The following morning, Maria tickles Rachel, causing Rachel to awaken in panic. After finding out her drunken state the night before, she realizes that she misplaced her laptop. Alejandro locates it next to her clothing but hides it, and offers help on finding it with his comical best friend and band member, Carlos Nicanor "Canicas" Castro. Alejandro assumes that if he remains close to her and gains her trust, he can convince her to give him a visa for Maria. To make his plan seem believable, Alejandro calls others in Mexico City to aid him in his "search" for Rachel's laptop. Throughout the next two days, he takes Rachel to the bar where her party was held, the embassy, a taxi cab company president, a black-market dealer and a computer repair shop.

While meeting with the computer repairman, Alejandro forgets that he has to perform for Maria, and arrives late at her school. After watching his performance, Rachel develops close feelings for Alejandro. She explains that she had a hard time connecting with others. Her father traveled across the world for his job, before he died away from his family, which made it difficult for Rachel to bond with other people and develop strong relationships.

Prior to those two days, Alejandro was supposed to pay the money to Hapi, a loan shark. Due to his negligence, Hapi has his home burglarized, taking Rachel's laptop with him. Alejandro has three hours to pay him 20,000 pesos. In order to meet this amount of money, Rachel suggests the idea of selling his albums and performing with his band. After singing one of his songs, the two kissed. When Alejandro arrives to pay Hapi, he refuses, because he is short of 2,000 pesos. As a last resort, Rachel gives Hapi her watch that her boss gave to her. While retaking his things, Alejandro and Canicas see that the laptop was not in its case, but do not reveal this fact to Rachel. When the three arrive home, Alejandro sees the computer lying on his table with a note from Maria. He takes this note and has Canicas put the computer back in the laptop case and gives it back to Rachel.

Throughout her experience, Rachel was happy that she lost the laptop because she met Alejandro, and they sleep together. In the morning, she finds Maria's stickers on the keyboard of the laptop and feels betrayed that Alejandro manipulated Rachel to obtain a visa. Alejandro tries to explain that the city is not a safe environment for his daughter, which is why he wanted a visa.

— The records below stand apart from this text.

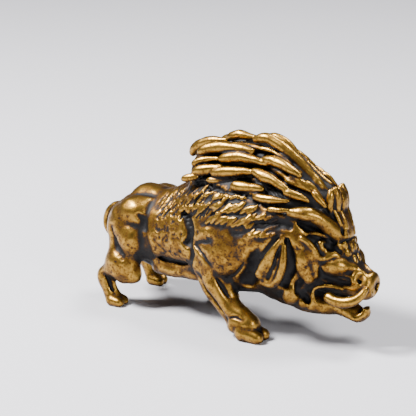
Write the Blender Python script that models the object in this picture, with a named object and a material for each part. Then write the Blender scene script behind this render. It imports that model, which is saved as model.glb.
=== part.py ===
"""A boar, cast solid in bronze: low head, open jaws, tusks, hanging ears, a mane of thick locks, striding legs.

The figure stands on its four hoofs. +X is forward, +Z is up, -Y is its right side. The origin lies on the
ground, under the middle of the figure.
"""
import bpy
import bmesh
import numpy as np
from mathutils import Matrix, Vector

# Driving size, in metres: from the snout to the back of the tail
FIGURE_LENGTH = 0.048

# The pose and the carving are shares of the length. The figure is 50 steps long.
STEPS_LONG = 50.0
STEP = FIGURE_LENGTH / STEPS_LONG

# Middle of the figure along X and Y, in steps from the hip and the middle line
MIDDLE_X = 19.53
MIDDLE_Y = -0.11

# Fineness of the surface, in steps, and the number of faces
BODY_GRAIN = 0.34
CARVING_GRAIN = 0.27
FACES = 9400

NEAR = -1
FAR = 1


def clear_scene():
    for item in list(bpy.data.objects):
        bpy.data.objects.remove(item, do_unlink=True)


def to_side(points, side):
    """The points of a right-hand form, kept or mirrored to the left."""
    return [(x, side * y, z) for x, y, z in points]


def smooth_path(points, radii, steps=4):
    """Points and radii on the smooth curve that passes through the given ones."""
    q = np.array([tuple(p) + (r,) for p, r in zip(points, radii)], float)
    if len(q) < 3:
        t = np.linspace(0, 1, steps + 1)[:, None]
        out = q[0] + t * (q[1] - q[0])
        return out[:, :3], out[:, 3]
    e = np.concatenate([[2 * q[0] - q[1]], q, [2 * q[-1] - q[-2]]])
    out = []
    for i in range(1, len(e) - 2):
        a, b, c, d = e[i - 1], e[i], e[i + 1], e[i + 2]
        for s in np.arange(steps) / steps:
            bend = (2 * a - 5 * b + 4 * c - d) * s ** 2
            turn = (3 * b - a - 3 * c + d) * s ** 3
            out.append(0.5 * (2 * b + (c - a) * s + bend + turn))
    out.append(e[-2])
    out = np.array(out)
    return out[:, :3], np.maximum(out[:, 3], 0.05)


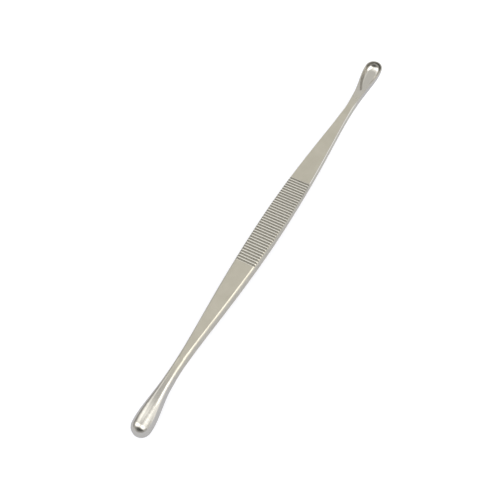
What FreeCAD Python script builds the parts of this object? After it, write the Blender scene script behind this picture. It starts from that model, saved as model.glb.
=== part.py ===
"""A double-ended spoon curette, forged and ground from one bar of stainless steel.

X runs along the instrument, Y across it and Z up, in millimetres, from the middle of the grip.
The spoon at the +X end opens upward. The spoon at the -X end is the same spoon after half a turn about
the Y axis, so it opens downward. The front of an arm is the side that its spoon opens to.
"""

import FreeCAD, Part
import Sketcher
import math
import os
import re

from FreeCAD import Placement, Rotation, Vector

os.makedirs("parts", exist_ok=True)
doc = FreeCAD.newDocument("spoon_curette")

# Driving dimensions
SIZES = (
    ("overall_length", 170.0, "tip to tip"),
    ("flat_thickness", 3.7, "between the ground flats of the handle"),
    ("forged_crown", 0.12, "what the forging stands proud of each flat before it is ground"),
    ("grip_half_width", 4.16, "middle of the grip"),
    ("grip_edge_radius", 0.8, "all four long edges at the middle of the grip"),
    ("front_edge_radius", 0.55, "long edges on the front of an arm"),
    ("back_edge_radius", 1.2, "long edges on the back of an arm"),
    ("shoulder_at", 20.0, "from the middle to where the grip starts to taper"),
    ("shoulder_half_width", 3.76, "handle at the end of the grip"),
    ("arm_from_wrist", 12.0, "from halfway down the taper to its thin end"),
    ("arm_half_width", 2.6, "handle halfway down the taper"),
    ("wrist_from_neck", 10.7, "from the thin end of the taper to the neck"),
    ("wrist_half_width", 1.78, "handle at the thin end of the taper"),
    ("neck_from_bend", 4.0, "from the neck to the bend of the spoon"),
    ("neck_half_width", 1.45, "narrowest place of the neck"),
    ("neck_back", 1.78, "axis to the back of the neck"),
    ("spoon_tilt", 8.5, "degrees that a spoon is bent to its front"),
    ("root_at", 4.0, "along the spoon from its bend to the root of the bowl"),
    ("root_half_width", 1.88, "spoon at its root"),
    ("root_back", 2.2, "spoon's axis to the back of its root"),
    ("cheek_at", 9.6, "along the spoon to the middle of its flare"),
    ("cheek_half_width", 2.75, "spoon in the middle of its flare"),
    ("bowl_at", 15.4, "along the spoon to the centre of the round end"),
    ("bowl_half_width", 3.16, "radius of the round end"),
    ("bowl_back", 2.45, "spoon's axis to the back of the bowl"),
    ("spine_half_width", 0.45, "flat left along the back, from the neck to the flare"),
    ("keel_half_width", 0.12, "flat left on the back of the round end"),
    ("rim_height", 1.5, "spoon's axis to the ground rim over the centre of the round end"),
    ("rim_tilt", 0.5, "degrees that the rim rises beyond the spoon's own tilt"),
    ("rim_allowance", 0.9, "what the forging stands proud of the rim before it is ground"),
    ("rim_corner_radius", 0.3, "front corners of the forged spoon, ground away with the allowance"),
    ("wall", 0.45, "between the hollow and the outside at the round end"),
    ("hollow_margin", 0.3, "from where the rim rises out of the flat to the point of the hollow"),
    ("hollow_side_radius", 22.0, "each side of the hollow, from its round end to its point"),
    ("hollow_depth", 2.2, "from the rim down to the floor of the hollow"),
    ("hollow_inset", 1.1, "what the hollow's sides come in from the rim to its floor"),
    ("hollow_setback", 1.6, "what the round end of the hollow comes in by beyond its sides"),
    ("serration_shift", 0.45, "from the middle of the grip to the middle of the serration"),
    ("groove_count", 36, "grooves across each face of the grip"),
    ("groove_pitch", 1.1, "middle of one groove to the next"),
    ("groove_half_width", 0.4, "at the ground flat"),
    ("groove_depth", 0.42, "below the ground flat"),
)
# How far the cutting outlines reach past the steel
CLEARANCE = 4.0

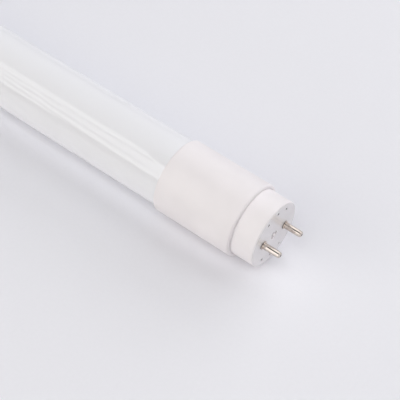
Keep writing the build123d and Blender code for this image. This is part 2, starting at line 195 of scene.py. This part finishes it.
def within_radius(made, radius):
    """1 within that radius of the lamp's axis and 0 outside it."""
    place = place_on_lamp(made)
    up = calculate(made, "SUBTRACT", place["Z"], LAMP_AXIS_HEIGHT)
    squares = [calculate(made, "MULTIPLY", value, value) for value in (place["Y"], up)]
    return calculate(made, "LESS_THAN", calculate(made, "ADD", *squares), radius * radius)


def near_a_pin_axis(made, radius):
    """1 within that radius of the axis of either pin and 0 elsewhere."""
    place = place_on_lamp(made)
    up = calculate(made, "SUBTRACT", place["Z"], LAMP_AXIS_HEIGHT)
    turn = (math.cos(PIN_LINE_TURN), math.sin(PIN_LINE_TURN))
    y_part, z_part = [calculate(made, "MULTIPLY", place["Y"], part) for part in turn]
    z_across, y_across = [calculate(made, "MULTIPLY", up, part) for part in turn]
    along_line = calculate(made, "ABSOLUTE", calculate(made, "SUBTRACT", y_part, y_across), 0.0)
    off_pin = calculate(made, "SUBTRACT", along_line, PIN_SPACING / 2)
    off_line = calculate(made, "ADD", z_part, z_across)
    squares = [calculate(made, "MULTIPLY", value, value) for value in (off_pin, off_line)]
    return calculate(made, "LESS_THAN", calculate(made, "ADD", *squares), radius * radius)


def inside_the_face(made):
    """1 behind the caps' flat outer faces and 0 on them."""
    return calculate(made, "SUBTRACT", 1.0, on_the_faces(made))


def tint(made, mask, factor):
    """Multiplies the base colour by factor where the mask is 1."""
    tree = made.node_tree
    colour = shader_of(made).inputs["Base Color"]
    mix = tree.nodes.new("ShaderNodeMix")
    mix.data_type = "RGBA"
    mix.blend_type = "MULTIPLY"
    by_type = [socket for socket in mix.inputs if socket.type == "RGBA"]
    by_type[1].default_value = (factor, factor, factor, 1.0)
    tree.links.new(mask, mix.inputs["Factor"])
    tree.links.new(colour.links[0].from_socket, by_type[0])
    result = [socket for socket in mix.outputs if socket.type == "RGBA"][0]
    tree.links.new(result, colour)


def facing(made, axis, start, full):
    """0 where the surface's normal has start along that axis, up to 1 where it has full."""
    tree = made.node_tree
    place = tree.nodes.new("ShaderNodeTexCoord")
    split = tree.nodes.new("ShaderNodeSeparateXYZ")
    tree.links.new(place.outputs["Normal"], split.inputs["Vector"])
    return remap(made, split.outputs[axis], 0.0, 1.0, start, full)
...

Rachel leaves and refuses to speak to him.

After leaving him, Alejandro becomes depressed due to his actions. Rachel still chooses London to make things better. Her mother finally accepts her daughter's choices regarding her career. She wants what is best for Rachel, and that is all it matters to her. Canicas tries to cheer Alejandro up. As Rachel is getting ready to leave for London, Carol and Canicas help drive Alejandro to the airport to apologize and tell her that he loves her and attempts to persuade her to stay. He also explains the truth about making things right for Maria. But she refuses and leaves, still heartbroken.
One month later, Maria finishes 3rd Grade. During the evening, Alejandro and Maria hear mariachi music through the window and sees Rachel. Rachel reveals that she still has feelings for Alejandro, saying “there’s no you in London.” The two embrace and kiss.

== Cast ==
- Laura Ramsey as Rachel Simons
- Jaime Camil as Alejandro Fernandez
- Omar Chaparro as Carlos Nicanor "Canicas" Castro
- Tom Arnold as Art, Rachel's boss
- Stockard Channing as Virginia, Rachel's mother
- Catherine Papile as Carol, Rachel's friend and co-worker
- Roberto Sosa as Hapi
- Renata Ybarra as Maria, Alejandro's daughter

== Production ==
Pulling Strings is based in Mexico's capital and showcases everything the city has to offer. Jaime's Alejandro character has to help Rachel locate a missing computer and, in the interim, introduces her to a lively culture she never knew existed. But as a director for Ybarra, there were some issues when it came to meshing the English and Spanish components. Ybarra, who is a Mexican native, had to learn to overcome a slight language barrier when instructing his American actors.

== Release ==
Pulling Strings was released in theaters on October 4, 2013. It was released on DVD on February 25, 2014.

==Box office==
Total domestic gross is $5,842,961. The opening weekend in the USA was $2,467,168. In worldwide, the total lifetime gross was $13,725,819.

== Reception ==
The film has a 58% approval rating on the review aggregator website Rotten Tomatoes, based on 12 reviews.